Is it okay to regift something in Chinese culture?
Regifting (liulai liuqu) is common and generally accepted in Chinese culture, with one important caveat: make absolutely sure you don't regift something back to the person who originally gave it to you. This is a serious faux pas that causes loss of face for both parties. The best approach is to remove any original tags or cards, and if the gift came from a specific brand, be aware that the recipient might recognize it. High-end alcohol and tea are the most commonly regifted items — they're universally appreciated, non-perishable, and easy to pass along. Gift fruit baskets are also frequently shared (for example, bringing a basket received from a client to visit a family member). The Chinese gifting ecosystem naturally supports this flow — it's not considered cheap or lazy, just practical. Think of it as a gift economy rather than a one-to-one exchange.

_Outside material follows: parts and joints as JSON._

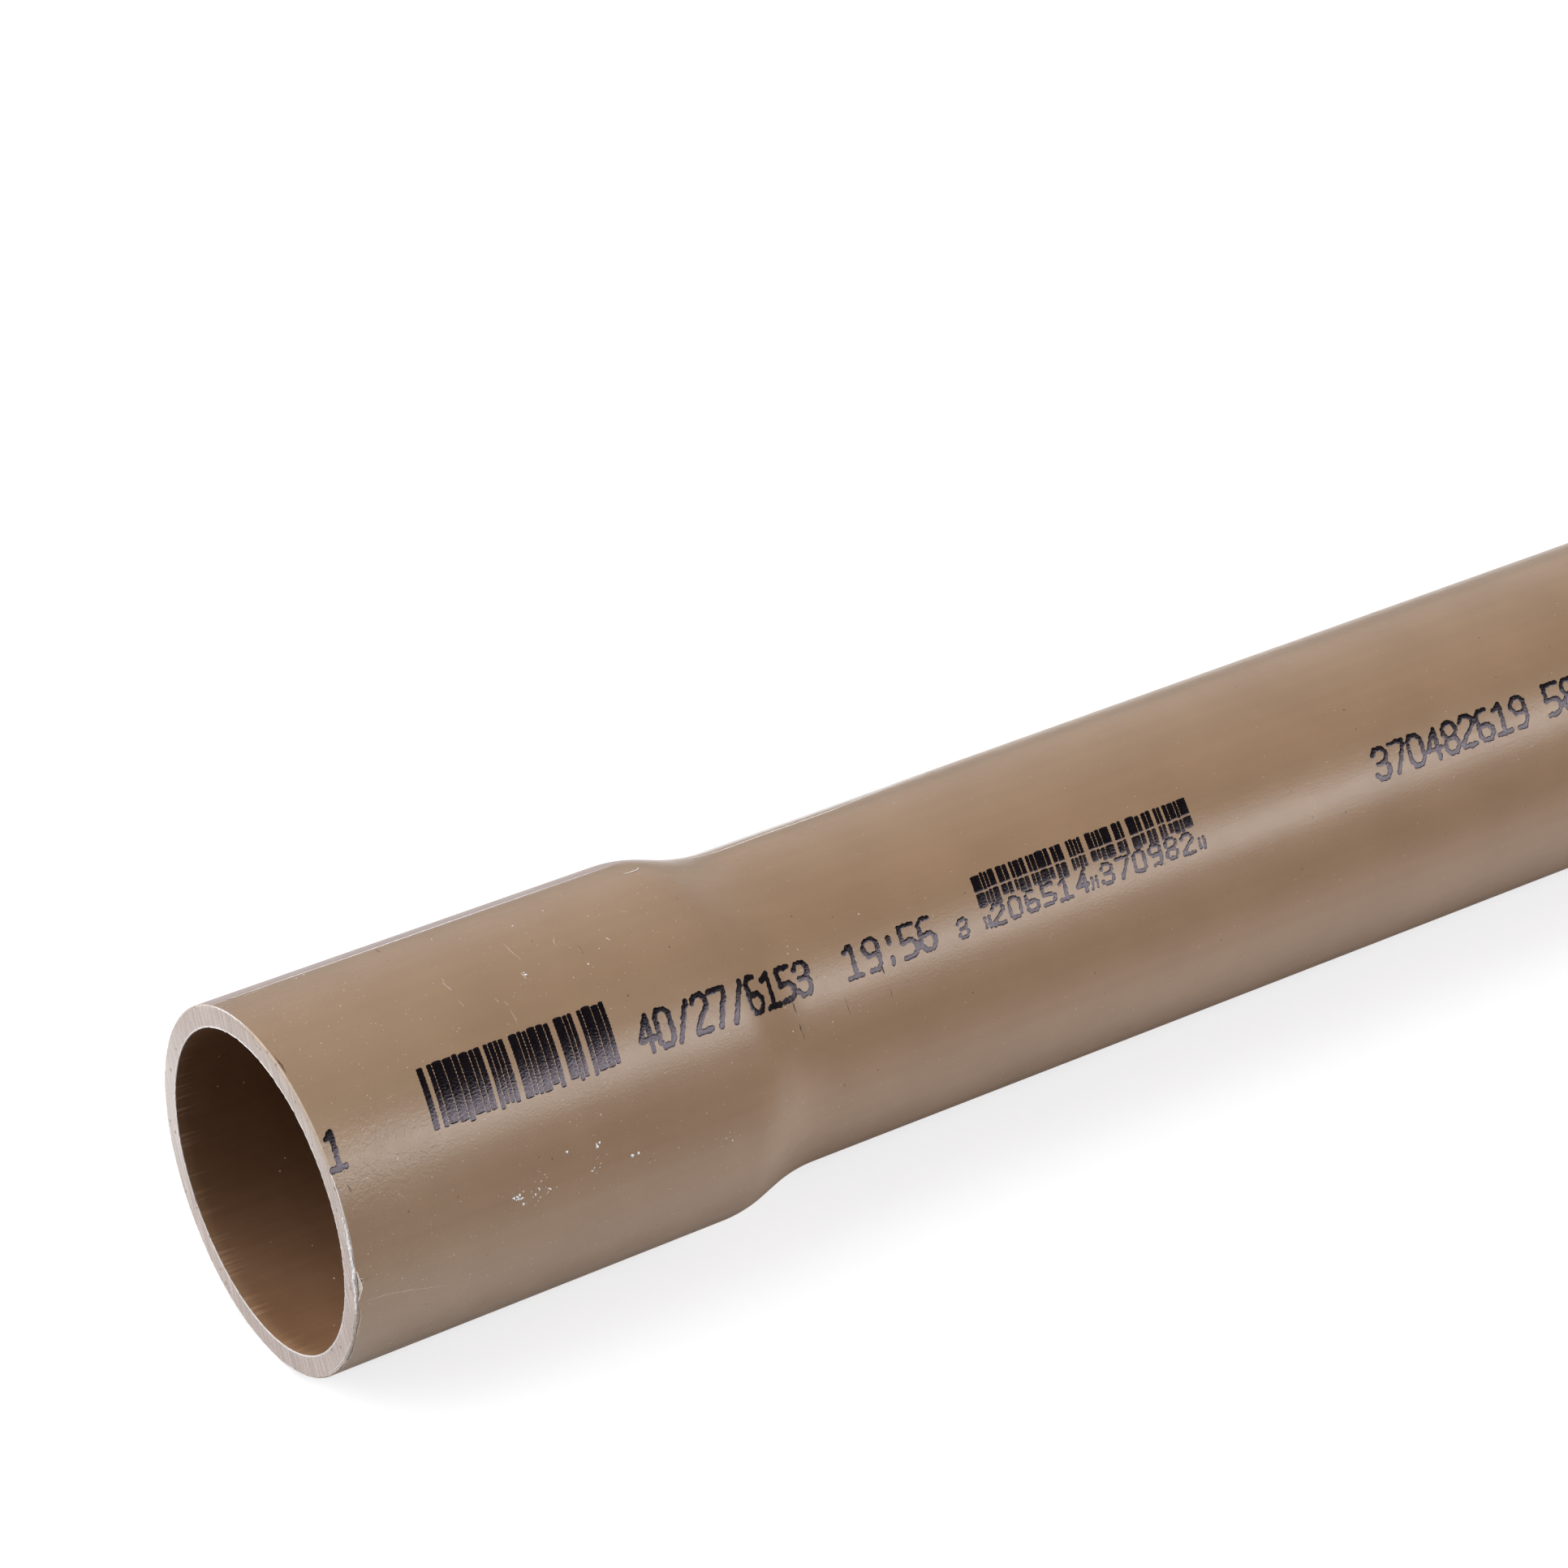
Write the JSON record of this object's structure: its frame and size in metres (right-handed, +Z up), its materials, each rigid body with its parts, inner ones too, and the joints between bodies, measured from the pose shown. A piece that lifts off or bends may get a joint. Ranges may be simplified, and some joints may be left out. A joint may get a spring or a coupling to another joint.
{
  "type": "pvc pipe",
  "caption": "Straight brown rigid PVC water pipe, belled into a cement socket at its mouth end and sawn plain at the other.",
  "frame": {"origin": "centre of the socket's mouth, on the pipe's axis", "axes": "+X along the pipe from the socket's mouth to its plain end, +Z up as it lies"},
  "size_m": [3, 0.0286, 0.0288],
  "materials": {
    "pvc": "satin brown, as extruded",
    "ink": "near-black sprayed print"
  },
  "bodies": {
    "root": {"pipe": "pvc"}
  },
  "joints": []
}
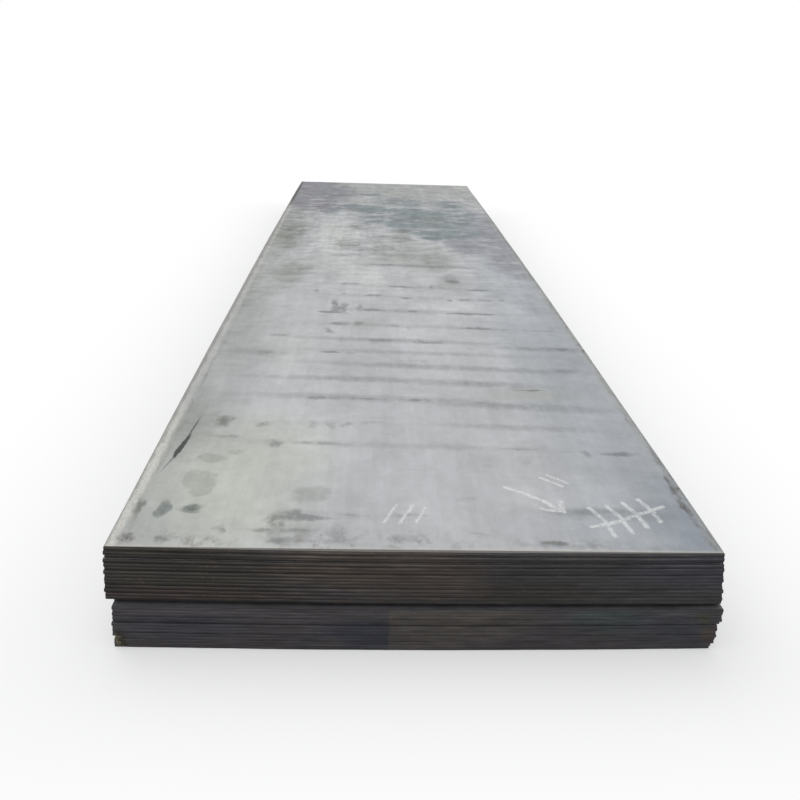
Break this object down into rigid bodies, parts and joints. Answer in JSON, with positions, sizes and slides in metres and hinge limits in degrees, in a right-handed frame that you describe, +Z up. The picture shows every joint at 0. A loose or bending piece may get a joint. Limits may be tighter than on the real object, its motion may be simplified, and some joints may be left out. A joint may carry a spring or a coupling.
{
  "type": "stack of steel plates",
  "caption": "Flat hot-rolled steel plates with rounded mill edges and sheared ends, stacked flush in two bundles.",
  "frame": {"origin": "middle of the stack's footprint, at the underside of the lowest plate", "axes": "+Z up through the stack, +Y along the plates from the front end to the far end, +X across the plates to the right as seen from the front end"},
  "size_m": [1.5356, 6.036, 0.2741],
  "materials": {
    "mill_scale_steel": "pale blue-grey mill scale with thin dark cross streaks, water marks and chalk strokes; dark sheared ends",
    "weathered_steel": "dark blue-grey weathered mill scale with brown rust at the sheared ends"
  },
  "bodies": {
    "root": {"lower_plate_01": "weathered_steel", "lower_plate_02": "weathered_steel", "lower_plate_03": "weathered_steel", "lower_plate_04": "weathered_steel", "lower_plate_05": "weathered_steel", "lower_plate_06": "weathered_steel", "lower_plate_07": "weathered_steel", "lower_plate_08": "weathered_steel", "lower_plate_09": "weathered_steel", "lower_plate_10": "weathered_steel", "lower_plate_11": "weathered_steel", "lower_plate_12": "weathered_steel", "lower_plate_13": "weathered_steel", "lower_plate_14": "weathered_steel", "upper_plate_01": "mill_scale_steel", "upper_plate_02": "mill_scale_steel", "upper_plate_03": "mill_scale_steel", "upper_plate_04": "mill_scale_steel", "upper_plate_05": "mill_scale_steel", "upper_plate_06": "mill_scale_steel", "upper_plate_07": "mill_scale_steel", "upper_plate_08": "mill_scale_steel", "upper_plate_09": "mill_scale_steel", "upper_plate_10": "mill_scale_steel", "upper_plate_11": "mill_scale_steel", "upper_plate_12": "mill_scale_steel", "upper_plate_13": "mill_scale_steel", "upper_plate_14": "mill_scale_steel"}
  },
  "joints": []
}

What are the differences between Chinese and Western gift giving?
Several key differences catch Westerners off guard. First, Chinese gift giving emphasizes obligation and reciprocity much more strongly — a gift creates a social debt that must be repaid. Second, the presentation often matters more than the gift itself — lavish packaging, proper colors, and using both hands to give are essential. Third, opening gifts in front of the giver is frowned upon in China but expected in the West. Fourth, Chinese gifts tend to be practical (food, tea, alcohol, household items) rather than personal or sentimental. Fifth, quantity symbolism is specific to Chinese culture (avoiding 4, favoring 8 and 6). Sixth, declining a gift before accepting is expected behavior in China, whereas in Western culture it might seem rude or confusing. Understanding these differences takes practice, but Chinese hosts are generally forgiving of foreigners who make genuine cultural efforts.